We think the Seventh Amendment denied to the court the power to increase the amount of the verdict in the instant case. This is not a case where the court denied a motion for a new trial on condition that plaintiff remit a portion of an excessive verdict, but a clear case of a change of the verdict of the jury. Except for such unusual cases, and the case of reservation of decision on motion for a directed verdict as provided by Rule 50 of the Rules of Civil Procedure, or the granting of a new trial, the verdict of the jury must be accepted as conclusive. Baltimore & Carolina Line, Inc., v. Redman, 295 U.S. 654, 55 S. Ct. 890, 79 L. Ed. 1636. We do not think the court was at liberty to follow the practice of the State of Arkansas if that differed from that established by the rules of civil procedure. United States v. Kennesaw Mountain Battlefield Ass'n, 5 Cir., 99 F.2d 830. In actions at law, where issues of fact are submitted to the jury as they were in this case, the judgment must conform to and follow the verdict. Texas Compensation Ins. Co. v. Heard, 5 Cir., 93 F.2d 548. Under the Seventh Amendment, the national courts are without power to add to a verdict in a common-law action.

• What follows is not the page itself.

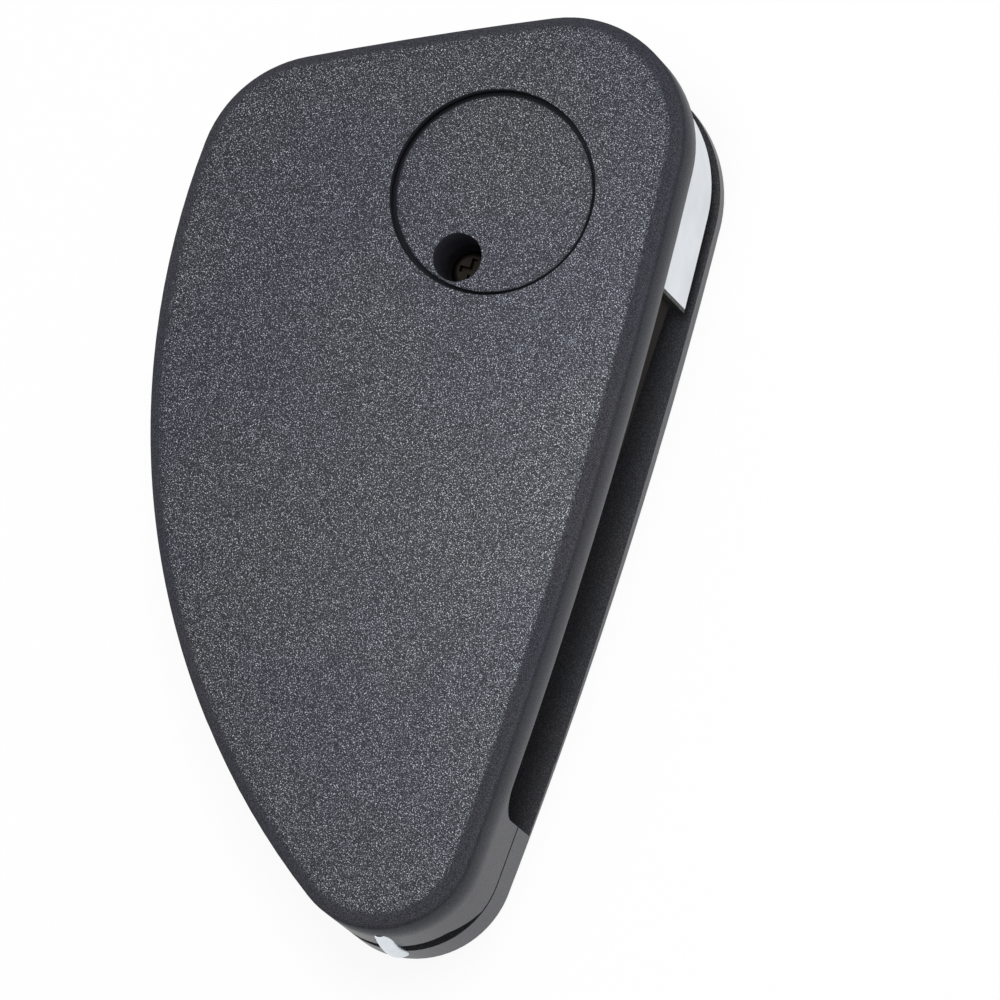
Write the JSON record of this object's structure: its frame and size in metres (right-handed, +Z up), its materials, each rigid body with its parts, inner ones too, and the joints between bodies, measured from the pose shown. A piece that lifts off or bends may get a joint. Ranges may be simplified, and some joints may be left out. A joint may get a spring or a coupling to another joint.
{
  "type": "flip key remote",
  "caption": "Folding car key with remote: teardrop case, round badge seat on the back, blade folded in a side slot, bar for a key ring at the tip.",
  "frame": {"origin": "middle of the underside, which is the plane of the front face with the buttons", "axes": "+Z up out of the back of the key, +Y towards the head with the blade's pivot, +X towards the blade slot"},
  "size_m": [0.038, 0.0714, 0.0157],
  "materials": {
    "case_plastic": "dark blue-grey, fine spark-eroded grain",
    "carrier_plastic": "black, fine grain",
    "satin_trim": "silver satin",
    "blade_steel": "nickel plated, lightly brushed",
    "pin_steel": "plain",
    "spring_steel": "drawn wire",
    "release_plastic": "silver satin",
    "button_plastic": "fine matt",
    "switch_plastic": "moulded",
    "pad_rubber": "soft matt",
    "board_laminate": "green solder resist",
    "chip_plastic": "moulded",
    "crystal_can": "pressed can",
    "capacitor_ceramic": "ceramic",
    "cell_steel": "nickel plated",
    "contact_metal": "nickel plated leaf",
    "transponder_plastic": "moulded",
    "screw_steel": "blackened",
    "bar_metal": "nickel plated, satin"
  },
  "bodies": {
    "case": {"rear_shell": "case_plastic", "front_shell": "case_plastic", "key_ring_bar": "bar_metal", "case_screw": "screw_steel", "button_pad": "pad_rubber", "circuit_board": "board_laminate", "microcontroller": "chip_plastic", "crystal": "crystal_can", "board_capacitors": "capacitor_ceramic", "coin_cell": "cell_steel", "cell_contact_plus": "contact_metal", "cell_contact_minus": "contact_metal", "transponder_chip": "transponder_plastic", "lock_switch": "switch_plastic", "unlock_switch": "switch_plastic", "trunk_switch": "switch_plastic"},
    "blade": {"blade_carrier": "carrier_plastic", "carrier_trim": "satin_trim", "key_blade": "blade_steel", "blade_roll_pin": "pin_steel", "flip_spring": "spring_steel"},
    "release": {"release_button": "release_plastic"},
    "lock": {"lock_button": "button_plastic"},
    "unlock": {"unlock_button": "button_plastic"},
    "trunk": {"trunk_button": "button_plastic"}
  },
  "joints": [
    {"name": "blade_flip", "type": "hinge", "parent": "case", "child": "blade", "pos_m": [0.0112, 0.02712, 0.0076], "axis": [0, -0.0462, 0.9989], "range_deg": [0, 180]},
    {"name": "release_press", "type": "slide", "parent": "blade", "child": "release", "axis": [0, -0.0462, 0.9989], "range_m": [0, 0.002], "stiffness_N_per_m": 1500, "springref_m": -0.002, "deforming": ["flip_spring"]},
    {"name": "lock_press", "type": "slide", "parent": "case", "child": "lock", "axis": [0, -0.0462, 0.9989], "range_m": [0, 0.0005], "stiffness_N_per_m": 3000, "springref_m": -0.0002},
    {"name": "unlock_press", "type": "slide", "parent": "case", "child": "unlock", "axis": [0, -0.0462, 0.9989], "range_m": [0, 0.0005], "stiffness_N_per_m": 3000, "springref_m": -0.0002},
    {"name": "trunk_press", "type": "slide", "parent": "case", "child": "trunk", "axis": [0, -0.0462, 0.9989], "range_m": [0, 0.0005], "stiffness_N_per_m": 3000, "springref_m": -0.0002}
  ]
}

Dimick v. Schiedt, 293 U.S. 474, 55 S. Ct. 296, 79 L. Ed. 603, 95 A.L.R. 1150. This is not a mere rule of procedure but is based upon the inhibition contained in the Seventh Amendment. Slocum v. New York Life Ins. Co., 228 U.S. 364, 33 S. Ct. 523, 57 L. Ed. 879, Ann.Cas.1914D, 1029.

As the judgment appealed from must be reversed for the error here discussed, we pretermit consideration of the other contentions presented by defendant. The judgment appealed from is reversed and the cause remanded, with directions either to enter judgment in accordance with the verdict, or to grant defendant's motion for a new trial.